Without the open-air drug markets and the attendant violent and property crime that orbit them, suburban police officers don't make the huge number of arrests for drug offenses like in Chicago, according to Terry Lemming, statewide drug and gun enforcement coordinator for the Illinois State Police.
"Open-air drug markets are an immediate problem because of all the related violence that goes with them," Lemming said. "The intimate sales of the suburbs are not a situation where the safety of citizens is at risk.
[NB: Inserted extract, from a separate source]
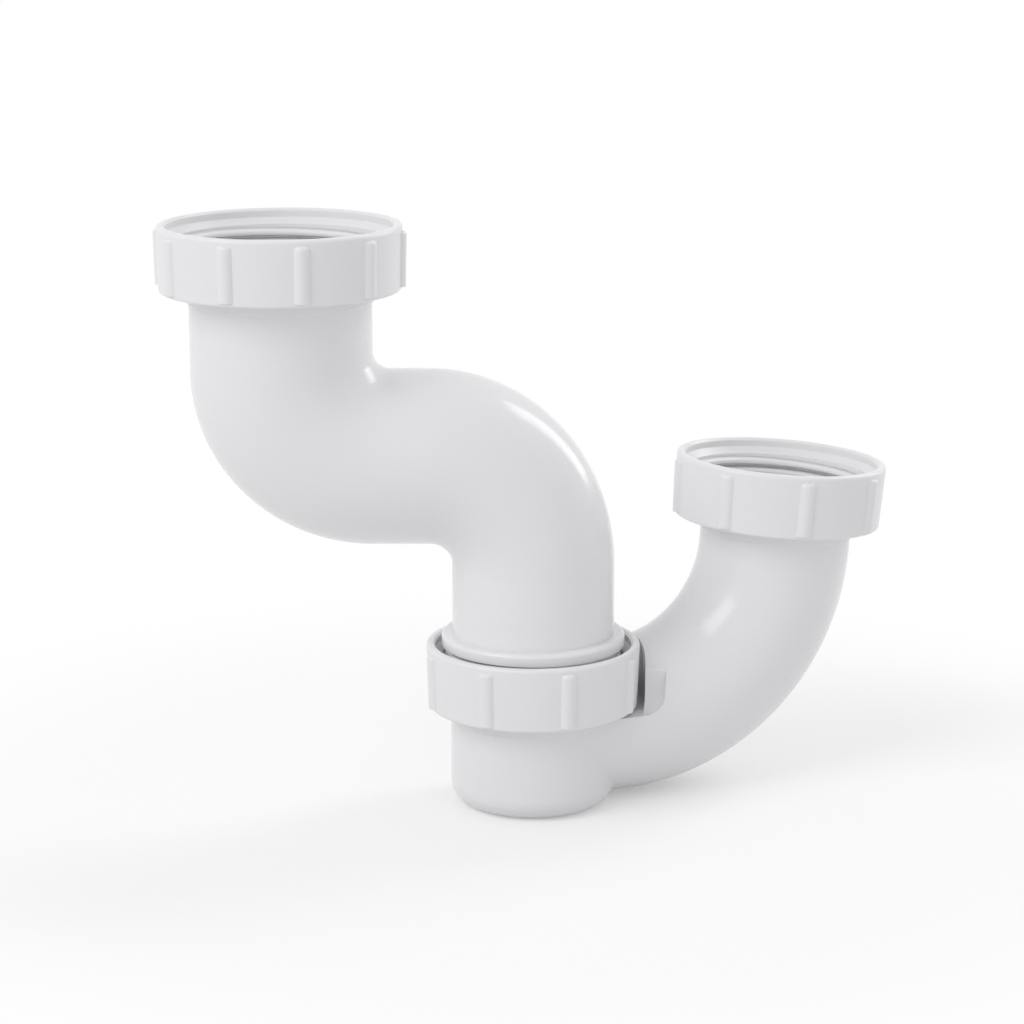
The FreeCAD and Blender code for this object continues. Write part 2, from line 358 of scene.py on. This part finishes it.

The more intimate drug sales in the suburbs have to be attacked with a different way of enforcement."
The disparity in arrests has contributed to a lasting perception that blacks use illegal drugs at much higher rates than other racial groups.
However, a 2003 study by the University of Illinois at Chicago's Survey Research Laboratory found that rates of illicit drug use in Illinois were in fact essentially equal across racial groups. Nationally, similar results were found by the U.S. Department of Health and Human Services 2005 National Survey on Drug Use and Health.
"One of the very significant misconceptions about drug use is that we sort of spontaneously assume that the majority of people who use illegal drugs would be minorities, which is not true," said Young Ik Cho, a professor with the Survey Research Lab at UIC. "Over and over again we have been emphasizing the fact that it is not really specific or exclusive to certain groups. It's all over."
That's the essential problem with using the criminal justice system to wage a war on drugs, said Camille Kozlowski, a chief of the Cook County public defender's office in Skokie.
"African-Americans and minorities have always been overwhelmingly overrepresented in the criminal justice system," she said. "So it stands to reason when you're going to fight this war on drugs, it's going to be the same thing.
"But if what you're really trying to do is stop people from using drugs, then wouldn't it be logical to go after everyone equally?"